Another example can include any of the above and/or below examples where determining the predicted aggregate values of the evaluation metric comprises, for each particular event in the event log: determining a value of the particular event for the evaluation metric, the value being determined based on a particular reaction of the environment to a particular action taken in a particular context by the agent in the previous agent configuration, weighting the value of the particular event to obtain weighted values of the evaluation metric for the plurality of alternative agent configurations, the weighting being based on corresponding probabilities that plurality of alternative agent configurations give to the particular action relative to a probability that the previous agent configuration gave to the particular action, and aggregating the weighted values of each particular event for each alternative agent configuration to obtain the predicted aggregate values of the evaluation metric.

Another example can include any of the above and/or below examples where the method further comprises determining the value of the particular event based on a function for the evaluation metric.

Another example can include any of the above and/or below examples where the method further comprises populating a data structure with predicted aggregate values of a plurality of evaluation metrics for the plurality of alternative agent configurations, outputting a graphical representation of the data structure, and identifying the selected agent configuration based at least on user input directed to the graphical representation of the data structure.

Another example can include a system comprising a processor and a storage medium storing instructions which, when executed by the processor, cause the system to obtain an event log of events representing reactions of an environment to actions taken by an agent, the agent having selected the actions according to a previous agent configuration based at least on context associated with the events, based at least on the events in the event log, predict performance of a plurality of alternative agent configurations for an evaluation metric, wherein the plurality of alternative agent configurations including at least two different reward functions, based at least on the predicted performance of the plurality of alternative agent configurations for the evaluation metric, identify a selected agent configuration having a corresponding selected reward function, and configure the agent according to the selected agent configuration, the selected agent configuration causing the agent to adapt internal parameters of the agent according to the selected reward function.

CONCLUSION

Although the subject matter has been described in language specific to structural features and/or methodological acts, it is to be understood that the subject matter defined in the appended claims is not necessarily limited to the specific features or acts described above.

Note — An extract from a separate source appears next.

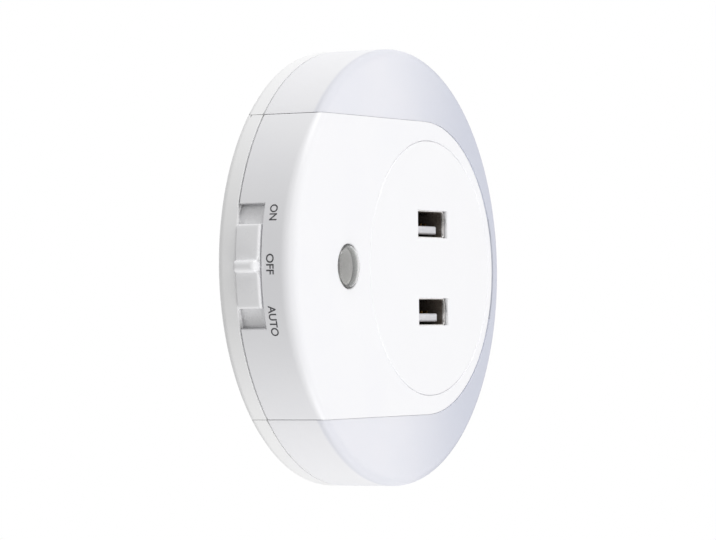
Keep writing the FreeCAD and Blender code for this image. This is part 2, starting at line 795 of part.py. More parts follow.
def make_switch():
    """Make the knob with its flange and fork, and the slide switch that the fork drives."""
    knob = new_body("switch_knob")
    flange = sketch_on(knob, "XZ_Plane", "flange", "flange_bottom")
    sector(flange, "flange_inside", "flange_outside", "flange_angle")
    pad(knob, flange, "flange_top - flange_bottom")
    plate = sketch_on(knob, "XZ_Plane", "plate", "knob_bottom")
    sector(plate, "flange_inside", "knob_outside", "knob_angle")
    pad(knob, plate, "knob_top - knob_bottom")
    for name, length, taper, away in (("foot", "knob_proud", "0", False),
                                      ("ridge", "ridge_proud", "-ridge_slope", True)):
        sketch = sketch_on(knob, "YZ_Plane", name, "-knob_outside")
        rectangle(sketch, "-(knob_bottom + knob_top) / 2", "0", "knob_top - knob_bottom",
                  "ridge_width")
        pad(knob, sketch, length, taper, away)
    fork = sketch_on(knob, "XZ_Plane", "fork", "lever_bottom - lever_gap")
    for side in SIDES.values():
        rectangle(fork, "-(prong_tip + flange_inside + flange_wall / 2) / 2",
                  "%d * (lever_width / 2 + lever_gap + prong_wall / 2)" % side,
                  "flange_inside + flange_wall / 2 - prong_tip", "prong_wall")
    pad(knob, fork, "lever_height + 2 * lever_gap")

    middle = "-(case_face - case_depth / 2)"
    shell = block("switch_case_outside", middle, "0", "board_top", "case_depth",
                  "2 * case_half", "case_height")
    room = block("switch_case_inside", middle, "0", "board_top + case_wall",
                 "case_depth - 2 * case_wall", "2 * (case_half - case_wall)",
                 "case_height - 2 * case_wall")
    slot = block("switch_case_slot", "-case_face", "0", "lever_bottom - lever_gap",
                 "3 * case_wall", "2 * slot_half", "lever_height + 2 * lever_gap")
    keep(cut("switch_case", shell, joined("switch_case_room", [room, slot])), "switch_case")

    carriage = block("switch_carriage", middle, "0", "board_top + case_wall + lever_gap",
                     "case_depth - 2 * (case_wall + lever_gap)", "carriage_width",
                     "case_height - 2 * (case_wall + lever_gap)")
    stem = block("switch_stem", "-(lever_tip + case_face - case_depth / 2) / 2", "0",
                 "lever_bottom", "lever_tip - case_face + case_depth / 2", "lever_width",
                 "lever_height")
    keep(joined("switch_lever", [carriage, stem]), "switch_lever")

    feet = [block("switch_terminal_%d" % index, "-(case_face - case_depth - terminal_reach / 2)",
                  "%s * terminal_pitch" % step, "board_top", "terminal_reach", "terminal_width",
                  "terminal_thickness")
            for index, step in enumerate(steps_about_middle(TERMINAL_COUNT))]
    group("switch_terminals", feet)


def make_power_board():
    """Make the round board, with a tab that carries the switch."""
    body = new_body("power_board")
    shape = sketch_on(body, "XZ_Plane", "shape", "board_height")
    root_x = "-sqrt(board_radius^2 - tab_half^2)"
    outline(shape, [
        (root_x, "-tab_half", "board_radius", 1),
        ("0", "-board_radius", "board_radius", 1),
        ("board_radius", "0", "board_radius", 1),
        ("0", "board_radius", "board_radius", 1),
        (root_x, "tab_half"),
        ("-(case_face + tab_margin)", "tab_half"),
        ("-(case_face + tab_margin)", "-tab_half"),
    ])
    for across, up in POST_SPOTS:
        circle(shape, across, up, "pin_radius + pin_fit")
    for side in (-1, 1):
        rectangle(shape, "%d * blade_spacing / 2" % side, "0",
                  "blade_thickness + 2 * blade_fit", "tail_width + 2 * blade_fit")
    pad(body, shape, "board_thickness")


def make_lamps(side_name, side):
    """Make one lamp board with its row of lamps."""
    middle = "%d * lamp_board_middle" % side
    body = new_body("led_board_" + side_name)
    shape = sketch_on(body, "XZ_Plane", "shape", "board_height")
    rectangle(shape, "0", middle, "lamp_board_length", "lamp_board_width")
    for across in ("-lamp_post_x", "lamp_post_x"):
        circle(shape, across, middle, "pin_radius + pin_fit")
    pad(body, shape, "board_thickness")
    lamps = [block("led_%s_%d" % (side_name, index), "%s * lamp_pitch" % step, middle,
                   "board_top", "lamp_length", "lamp_width", "lamp_thickness")
             for index, step in enumerate(steps_about_middle(LAMP_COUNT))]
    group("leds_" + side_name, lamps)


def make_led_wires():
    """Make the straight jumpers that lie on the power board and on each lamp board."""
    wires = []
    for side_name, side in SIDES.items():
        start = "board_radius - wire_lap"
        length = "lamp_board_inner + wire_end_lap - (%s)" % start
        for index, lane in enumerate((-1, 1)):
            wire = doc.addObject("Part::Cylinder", "led_wire_%s_%d" % (side_name, index))
            bind(wire, Radius="wire_radius", Height=length)
            low = start if side > 0 else "-(%s + %s)" % (start, length)
            place(wire, "%d * wire_pitch / 2" % lane, "board_top + wire_radius", low)
            wires.append(wire)
    group("led_wires", wires)


def make_blade(side_name, side):
    """Make one plug blade: blade, shoulder against the cover and tail through the board."""
    body = new_body("plug_blade_" + side_name)
    stamped = sketch_on(body, "YZ_Plane", "stamped",
                        "%d * blade_spacing / 2 - blade_thickness / 2" % side)
    upper = [
        ("blade_length", "(blade_width / 2 - blade_tip)"),
        ("blade_length - blade_tip", "(blade_width / 2)"),
        ("-back_wall", "(blade_width / 2)"),
        ("-back_wall", "(shoulder_width / 2)"),
        ("-(back_wall + shoulder_depth)", "(shoulder_width / 2)"),
        ("-(back_wall + shoulder_depth)", "(tail_width / 2)"),
        ("-(board_top + tail_proud)", "(tail_width / 2)"),
    ]
    outline(stamped, upper + [(across, "-" + up) for across, up in reversed(upper)])
    circle(stamped, "blade_hole_offset", "0", "blade_hole")
    pad(body, stamped, "blade_thickness")


def make_case_screws():
    """Make the four screws, each with its head in a counterbore of the back cover."""
    screws = []
    for index, (across, up) in enumerate(SCREW_SPOTS):
        head = rod("screw_head_%d" % index, across, up, "head_depth - head_thickness",
                   "head_radius", "head_thickness")
        shank = rod("screw_shank_%d" % index, across, up, "head_depth", "screw_radius",
                    "screw_length")
        driver = block("screw_recess_%d" % index, across, up, "head_depth - head_thickness",
                       "drive_length", "drive_width", "drive_depth")
        cross = block("screw_cross_%d" % index, across, up, "head_depth - head_thickness",
                      "drive_width", "drive_length", "drive_depth")
        screws.append(cut("screw_%d" % index, joined("screw_blank_%d" % index, [head, shank]),
                          joined("screw_drive_%d" % index, [driver, cross])))
    group("case_screws", screws)


def make_transformer():
    """Make the core with its two windows, and the wound coil round its middle leg."""
    middle = "board_top + (room - coil_headroom - core_depth) / 2"
    blank = block("core_blank", "core_x", "core_z", middle, "core_width", "core_length",
                  "core_depth")
    window_width = "core_width / 2 - core_leg / 2 - core_side"
    windows = [block("core_window_%d" % index,
                     "core_x + %d * (core_leg + %s) / 2" % (lane, window_width), "core_z", middle,
                     window_width, "core_length - 2 * core_yoke", "core_depth")
               for index, lane in enumerate((-1, 1))]
    keep(cut("transformer_core", blank, joined("core_windows", windows)), "transformer_core")

    coil = block("coil_blank", "core_x", "core_z", "board_top",
                 "core_width - 2 * (core_side + coil_gap)",
                 "core_length - 2 * (core_yoke + coil_gap)", "room - coil_headroom")
    bore = block("coil_bore", "core_x", "core_z", middle + " - coil_gap",
                 "core_leg + 2 * coil_gap", "core_length", "core_depth + 2 * coil_gap")
    keep(cut("transformer_coil", coil, bore), "transformer_coil")


def make_board_parts():
    """Make the other parts that stand on the power board."""
    group("input_capacitors", [
        rod("input_capacitor_" + name, "input_cap_%s_x" % name, "input_cap_%s_z" % name,
            "board_top", "input_cap_radius", "room - tall_headroom") for name in ("far", "near")])
    group("output_capacitors", [
        rod("output_capacitor_" + name, "output_cap_x", "%d * output_cap_z" % side, "board_top",
            "output_cap_radius", "room - tall_headroom") for name, side in SIDES.items()])

    spool = [rod("choke_low", "choke_x", "0", "board_top", "choke_radius", "choke_flange"),
             rod("choke_waist", "choke_x", "0", "board_top", "choke_waist", "choke_height"),
             rod("choke_high", "choke_x", "0", "board_top + choke_height - choke_flange",
                 "choke_radius", "choke_flange")]
    keep(joined("choke_coil", spool), "choke_coil")

    disc = doc.addObject("Part::Cylinder", "noise_capacitor")
    bind(disc, Radius="disc_cap_radius", Height="disc_cap_thickness")
    disc.Placement.Rotation = FreeCAD.Rotation(FreeCAD.Vector(0, 1, 0), 90)
    place(disc, "disc_cap_x - disc_cap_thickness / 2", "board_top + disc_cap_radius", "disc_cap_z")
    keep(disc, "noise_capacitor")

    fuse = doc.addObject("Part::Cylinder", "fuse")
    bind(fuse, Radius="fuse_radius", Height="fuse_length")
    place(fuse, "fuse_x", "board_top + fuse_radius", "fuse_z - fuse_length / 2")
    keep(fuse, "fuse")

    for name, across, up, width, tall, depth in CHIPS:
        keep(block(name, across, up, "board_top", width, tall, depth), name)
    group("led_resistors", [
        block("led_resistor_%s_%d" % (name, index), "resistor_x + %s * resistor_pitch" % step,
              "%d * (board_radius - resistor_inset)" % side, "board_top", "resistor_width",
              "resistor_tall", "resistor_depth")
        for name, side in SIDES.items() for index, step in enumerate(steps_about_middle(2))])


def check(item):
    """Stop where a feature failed, a pocket cut nothing or a shape is wrong."""
    if "Invalid" in item.State or "Error" in item.State:
        raise RuntimeError("%s failed: %s" % (item.Name, item.State))
    if item.TypeId == "PartDesign::Pocket":
        if item.Shape.Volume >= item.BaseFeature.Shape.Volume:
            raise RuntimeError("%s cut nothing" % item.Name)


make_front_housing()
make_diffuser()
make_back_cover()
make_usb_face_plate()
for side_name, side in SIDES.items():
    make_usb_socket(side_name, side)
    make_lamps(side_name, side)
make_sensor()
make_switch()
make_power_board()
make_led_wires()
for side_name, side in (("left", -1), ("right", 1)):
    make_blade(side_name, side)
make_case_screws()
make_transformer()
make_board_parts()
doc.recompute()

for item in doc.Objects:
    check(item)
for node in nodes:
    shape = node.Shape
    if shape.isNull() or not shape.isValid():
        raise RuntimeError("%s has no valid shape" % node.Label)
    shape.exportStep("parts/%s.step" % node.Label)
    print("%-22s %d solid(s) %9.1f mm3" % (node.Label, len(shape.Solids), shape.Volume))
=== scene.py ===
# %% [markdown]
# # A plug in night light, dressed in Blender
#
# The real object is a round white case, 94 mm across, that sits flat on a wall outlet. An opaque
# panel with two USB sockets fills its middle, a frosted shell shaped like a horseshoe wraps round
# three sides of it and glows at night, and a slide switch stands in the left wall.
#
# The CAD model already holds every piece at its real size. This lesson only gives the pieces
# their finish, so the first step loads that model as a frame that nothing later moves.

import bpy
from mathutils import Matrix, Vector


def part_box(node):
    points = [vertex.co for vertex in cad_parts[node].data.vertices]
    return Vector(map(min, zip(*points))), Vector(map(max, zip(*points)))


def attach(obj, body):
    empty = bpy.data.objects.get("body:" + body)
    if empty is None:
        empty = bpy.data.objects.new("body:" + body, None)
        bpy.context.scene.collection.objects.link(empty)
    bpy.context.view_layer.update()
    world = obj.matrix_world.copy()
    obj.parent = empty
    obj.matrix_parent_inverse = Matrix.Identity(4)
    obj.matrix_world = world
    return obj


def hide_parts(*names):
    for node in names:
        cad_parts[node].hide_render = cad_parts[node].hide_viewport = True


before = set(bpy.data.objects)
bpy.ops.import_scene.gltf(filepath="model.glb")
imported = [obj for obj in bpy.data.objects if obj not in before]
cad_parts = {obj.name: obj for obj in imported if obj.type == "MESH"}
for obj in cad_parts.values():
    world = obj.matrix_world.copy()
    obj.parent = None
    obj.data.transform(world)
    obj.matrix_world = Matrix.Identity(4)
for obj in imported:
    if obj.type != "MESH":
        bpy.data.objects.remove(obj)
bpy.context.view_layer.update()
print("pieces in the frame:", len(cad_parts))

# %% Modules, and the unit that the sizes are written in
import math

import bmesh
import bpy
from mathutils import Matrix, Vector

MM = 0.001
print("one millimetre is %g metres" % MM)

# %% [markdown]
# ## Sizes that come from the frame
#
# A size that is typed twice goes wrong twice. The radius of the case, the height of its face and
# the places of the sockets are therefore read from the boxes of the CAD pieces. The wall face of
# the case lies at Y = 0 and the room is on the minus Y side, so a height above the wall is -Y.

# %% Read the driving sizes, in millimetres
def corners(node):
    """Give the lowest and highest corner of a CAD piece in millimetres."""
    low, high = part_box(node)
    return Vector(low) / MM, Vector(high) / MM


cover_low, cover_high = corners("back_cover")
panel_low, panel_high = corners("front_housing")
plate_low, plate_high = corners("usb_face_plate")
DISC_RADIUS = cover_high.x
DISC_DEPTH = -panel_low.y
SEAM_HEIGHT = -panel_high.y
PANEL_HALF = panel_high.z
PANEL_CENTRE = panel_high.x - PANEL_HALF
PLATE_RADIUS = plate_high.z
PLATE_CENTRE = plate_high.x - PLATE_RADIUS
print("case: radius %.1f mm, depth %.1f mm" % (DISC_RADIUS, DISC_DEPTH))

# %% [markdown]
# ## Camera
#
# The photograph was taken with a long lens from the left of the object, a hand's breadth below
# its middle. The place and the aim were fitted to the round outline, the switch window and the
# sockets, so the camera is written as a place, a direction and a small roll.

# %% Set up the camera
CAMERA_PLACE = Vector((-708.28, -395.97, -13.60)) * MM
CAMERA_FORWARD = Vector((0.87681, 0.48057, 0.01639))
CAMERA_ROLL = math.radians(-0.66)
CAMERA_LENS = 187.5
CAMERA_SENSOR = 36.0

camera_data = bpy.data.cameras.new("camera")
camera_data.sensor_fit = "HORIZONTAL"
camera_data.sensor_width = CAMERA_SENSOR
camera_data.lens = CAMERA_LENS
camera = bpy.data.objects.new("camera", camera_data)
aim = CAMERA_FORWARD.to_track_quat("-Z", "Y").to_matrix().to_4x4()
camera.matrix_world = (Matrix.Translation(CAMERA_PLACE) @ aim
                       @ Matrix.Rotation(CAMERA_ROLL, 4, "Z"))
bpy.context.scene.collection.objects.link(camera)
bpy.context.scene.camera = camera
bpy.context.scene.view_settings.view_transform = "Standard"
print("camera is %.0f mm from the wall face" % (CAMERA_PLACE.length / MM))

# %% [markdown]
# ## Helpers for finishes
#
# Every finish is a small node tree. Colours are picked as sRGB hex values, but a shader
# works with linear light, so one function turns them. One more function adds a node, sets its
# options and fills or links its inputs, which keeps each material down to the lines that matter.

# %% Colour and node helpers
def linear(code):
    """Turn an sRGB hex colour into linear red, green, blue and alpha."""
    parts = [int(code[index:index + 2], 16) / 255 for index in (1, 3, 5)]
    knee, offset, slope, power = 0.04045, 0.055, 12.92, 2.4
    values = [part / slope if part <= knee else ((part + offset) / (1 + offset)) ** power
              for part in parts]
    return tuple(values) + (1.0,)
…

Rather, the specific features and acts described above are disclosed as example forms of implementing the claims and other features and acts that would be recognized by one skilled in the art are intended to be within the scope of the claims.

Claims

1. A method comprising: obtaining an event log of events representing reactions of an environment to actions taken by an agent, the agent having selected the actions according to a previous agent configuration based at least on context associated with the events; based at least on the events in the event log, predicting performance of a plurality of alternative agent configurations for an evaluation metric, wherein the plurality of alternative agent configurations including at least two different reward functions; based at least on the predicted performance of the plurality of alternative agent configurations for the evaluation metric, identifying a selected agent configuration having a corresponding selected reward function; and configuring the agent according to the selected agent configuration, the selected agent configuration causing the agent to adapt internal parameters of the agent according to the selected reward function.

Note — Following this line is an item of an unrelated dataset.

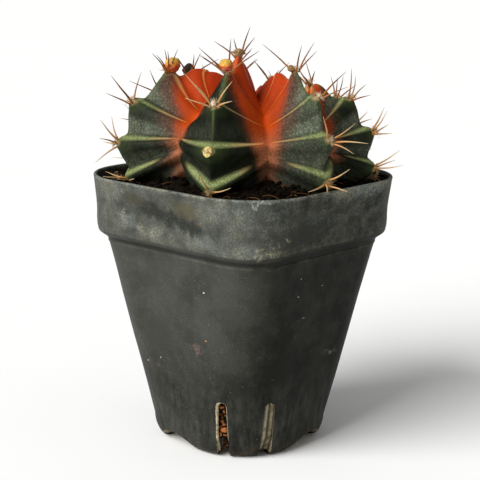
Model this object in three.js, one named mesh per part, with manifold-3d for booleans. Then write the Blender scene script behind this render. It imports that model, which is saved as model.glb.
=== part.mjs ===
// A potted moon cactus: a squat globe of eight sharp ribs with a sunken top, rooted in soil,
// in a square plastic nursery pot with a deep rim, corner feet and drainage slots.
// Millimetres, +Z up. The origin is the middle of the pot's four feet, on the plane they stand on.
// The pot's flat sides face along X and Y.

import * as THREE from "three";
import { mergeVertices } from "three/addons/utils/BufferGeometryUtils.js";
import Module from "manifold-3d";

const wasm = await Module();
wasm.setup();

// Clearance between pieces that touch
const GAP = 0.3;

// Pot: half widths across the flats and corner radii, from the feet up
const POT_HEIGHT = 76;
const WALL = 1;
const BASE = { half: 22.9, corner: 19 };
const BASE_EDGE = { inward: 4.2, height: 6.2, steps: 4 };
const BODY_TOP = { z: 58, half: 29.8, corner: 10.7 };
const RIM_FOOT = { z: 60.3, half: 31.6, corner: 11.4 };
const RIM_TOP = { z: POT_HEIGHT, half: 35.1, corner: 18.9 };
const BODY_RINGS = 3;
const RIM_RINGS = 2;
const CORNER_STEPS = 7;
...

2. The method of claim 1, wherein the identifying the selected agent configuration is performed automatically in the absence of human input.

3. The method of claim 2, wherein the identifying the selected agent configuration is performed automatically by selecting from a Pareto front of the plurality of alternative agent configurations.

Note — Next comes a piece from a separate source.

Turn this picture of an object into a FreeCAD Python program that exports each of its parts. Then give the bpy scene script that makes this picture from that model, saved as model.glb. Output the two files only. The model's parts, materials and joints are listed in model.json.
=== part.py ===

4. The method of claim 3, further comprising: operating the agent in the selected agent configuration; and adapting the internal parameters of the agent by using the selected reward function to evaluate further reactions of the environment to further actions taken by the agent after being configured in the selected agent configuration.

5. The method of claim 4, wherein operating the agent comprises: receiving an application programming interface call from an application; and selecting a technical configuration for the application in response to the application programming interface call.

6. The method of claim 5, wherein the application is a voice or video call application and the technical configuration indicates a buffer size of a playout buffer for the application.

7. The method of claim 6, wherein the selected reward function considers both whether the playout buffer becomes empty and respective durations of voice or video calls.

8. The method of claim 1, wherein the plurality of alternative agent configurations include a plurality of alternative agent hyperparameters, and the selected agent configuration includes a selected hyperparameter.

28

9. The method of claim 1, wherein the plurality of alternative agent configurations include a plurality of alternative feature definitions, and the selected agent configuration includes a selected feature definition.

10. The method of claim 1, wherein predicting the performance of the plurality of alternative agent configurations comprises: determining, from the event log, predicted aggregate values of the evaluation metric for the plurality of alternative agent configurations.

11. The method of claim 10, wherein the aggregate values are computed for episodes of multiple events.

12. The method of claim 10, further comprising: determining respective values of the evaluation metrics for the events based on a function for the evaluation metric.

13. The method of claim 12, wherein the function maps the actions and the context to the values of the evaluation metric.

14. The method of claim 13, further comprising: populating a data structure with predicted aggregate values of a plurality of evaluation metrics for the plurality of alternative agent configurations; outputting a graphical representation of the data structure; and identifying the selected agent configuration based at least on user input directed to the graphical representation of the data structure.

15. A system comprising: a processor; and a storage medium storing instructions which, when executed by the processor, cause the system to: obtain an event log of events representing reactions of an environment to actions taken by an agent, the agent having selected the actions according to a previous agent configuration based at least on context associated with the events; based at least on the events in the event log, predict performance of a plurality of alternative agent configurations for an evaluation metric, wherein the plurality of alternative agent configurations including at least two different reward functions; based at least on the predicted performance of the plurality of alternative agent configurations for the evaluation metric, identify a selected agent configuration having a corresponding selected reward function; and configure the agent according to the selected agent configuration, the selected agent configuration causing the agent to adapt internal parameters of the agent according to the selected reward function.